Integrated Information Management
Data is essential to the entire decision-making process, so the need for connectivity to multiple disparate enterprise, legacy, or external data sources (with configurability for batch,
asynchronous, or real-time integration) can’t be overlooked. The technology foundation should also provide data warehouse and real-time integration hybrid capabilities that enable 95 percent
of the value with less than 20 percent of the typical integration effort. Similarly, the ability to logically integrate information for analysis saves both time and money, since it decreases the
need for additional redundant physical data storage dedicated to analysis and decision making.
Operationalizing BI to Speed Up the Decision Process and Close the Feedback Loop
The right technology foundation empowers users to read results and take action in the same environment. To make the most of their BI knowledge, companies must be able to integrate
“write-back” capabilities into their overall decision process, including inserts and updates. This allows enterprises to take the knowledge gleaned from BI analysis and write directly
to the operational applications that govern and enable their organization. Some term this capability “closed-loop decision management,” but, in effect, it is the combination of OLTP and
OLAP in a single integrated environment that makes the overall solution effective.

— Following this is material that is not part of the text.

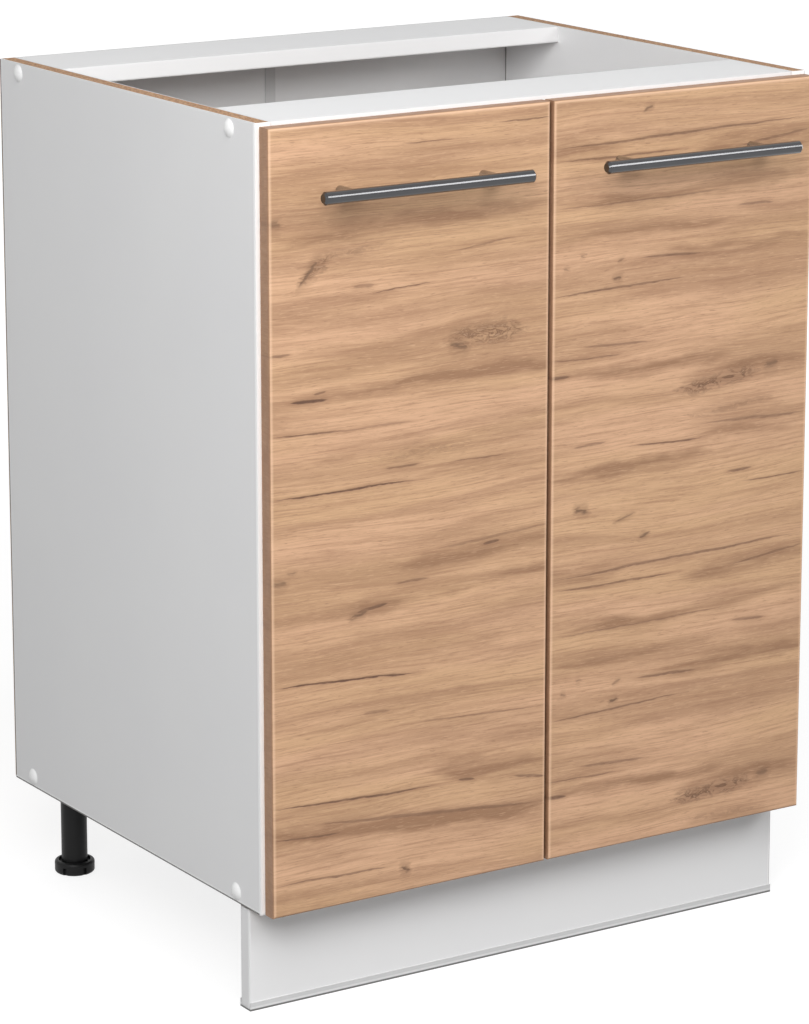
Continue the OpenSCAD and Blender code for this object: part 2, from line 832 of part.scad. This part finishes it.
hinge_outer_links("right");  // hinge_outer_links_right
hinge_arms("left");  // hinge_arms_left
hinge_arms("right");  // hinge_arms_right
hinge_arm_rivets("left");  // hinge_arm_rivets_left
hinge_arm_rivets("right");  // hinge_arm_rivets_right
hinge_plates("left");  // hinge_plates_left
hinge_plates("right");  // hinge_plates_right
hinge_plate_screws();
hinge_arm_screws();
leg_sockets();
leg_socket_screws();
leg_tubes();
leg_foot(leg_spots[0]);  // leg_foot_front_left
leg_foot(leg_spots[1]);  // leg_foot_front_right
leg_foot(leg_spots[2]);  // leg_foot_rear_left
leg_foot(leg_spots[3]);  // leg_foot_rear_right
plinth_panel();
plinth_seal();
plinth_clips();
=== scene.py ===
"""Looks of the kitchen base cabinet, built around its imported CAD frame. Lengths are in metres."""

import functools
import math

import bpy
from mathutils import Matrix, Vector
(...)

To illustrate this point, consider a large manufacturer that takes a 25-person department down to eight, while reducing the decision cycle time from six weeks to one and increasing the level of
detail managed by a facto of four. This can be possible by a solution that provides all the required information in a single system where the user can efficiently act on the information.
Performance management enabled by operational BI is truly the next wave of high-value enterprise business solutions. Perceptive organizations with a competitive drive will embrace the benefits of a
single decision-centric analytic solution as they look for competitive advantage in the marketplace.